— DATASET CONTENT —
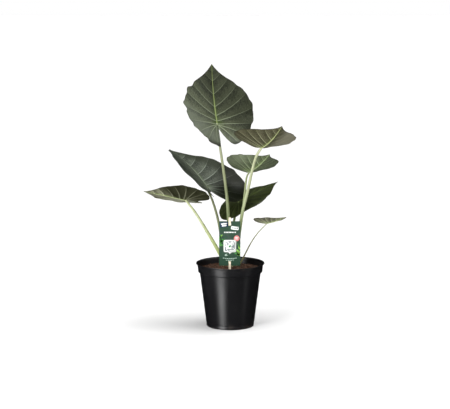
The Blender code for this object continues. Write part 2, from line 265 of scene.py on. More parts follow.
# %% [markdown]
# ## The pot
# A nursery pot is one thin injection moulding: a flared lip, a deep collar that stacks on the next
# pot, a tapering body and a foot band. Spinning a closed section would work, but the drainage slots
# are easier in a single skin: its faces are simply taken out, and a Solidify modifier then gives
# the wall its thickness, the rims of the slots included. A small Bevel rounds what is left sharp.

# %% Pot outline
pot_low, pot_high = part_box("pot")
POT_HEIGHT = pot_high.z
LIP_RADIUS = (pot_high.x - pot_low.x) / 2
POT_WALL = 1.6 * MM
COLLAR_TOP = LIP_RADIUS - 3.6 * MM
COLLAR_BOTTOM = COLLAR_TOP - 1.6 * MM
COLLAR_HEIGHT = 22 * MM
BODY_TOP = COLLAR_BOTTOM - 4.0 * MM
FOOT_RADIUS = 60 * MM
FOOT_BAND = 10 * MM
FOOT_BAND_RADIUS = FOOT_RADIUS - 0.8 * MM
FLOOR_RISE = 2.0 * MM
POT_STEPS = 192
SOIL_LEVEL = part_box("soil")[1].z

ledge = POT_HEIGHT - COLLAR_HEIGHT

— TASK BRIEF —
Write the entire listing out again, word for word.

— TASK OUTPUT —
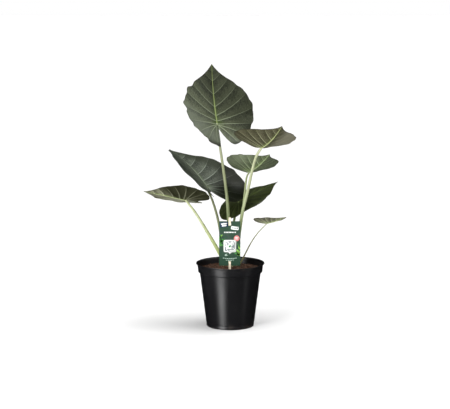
The Blender code for this object continues. Write part 2, from line 265 of scene.py on. More parts follow.
# %% [markdown]
# ## The pot
# A nursery pot is one thin injection moulding: a flared lip, a deep collar that stacks on the next
# pot, a tapering body and a foot band. Spinning a closed section would work, but the drainage slots
# are easier in a single skin: its faces are simply taken out, and a Solidify modifier then gives
# the wall its thickness, the rims of the slots included. A small Bevel rounds what is left sharp.

# %% Pot outline
pot_low, pot_high = part_box("pot")
POT_HEIGHT = pot_high.z
LIP_RADIUS = (pot_high.x - pot_low.x) / 2
POT_WALL = 1.6 * MM
COLLAR_TOP = LIP_RADIUS - 3.6 * MM
COLLAR_BOTTOM = COLLAR_TOP - 1.6 * MM
COLLAR_HEIGHT = 22 * MM
BODY_TOP = COLLAR_BOTTOM - 4.0 * MM
FOOT_RADIUS = 60 * MM
FOOT_BAND = 10 * MM
FOOT_BAND_RADIUS = FOOT_RADIUS - 0.8 * MM
FLOOR_RISE = 2.0 * MM
POT_STEPS = 192
SOIL_LEVEL = part_box("soil")[1].z

ledge = POT_HEIGHT - COLLAR_HEIGHT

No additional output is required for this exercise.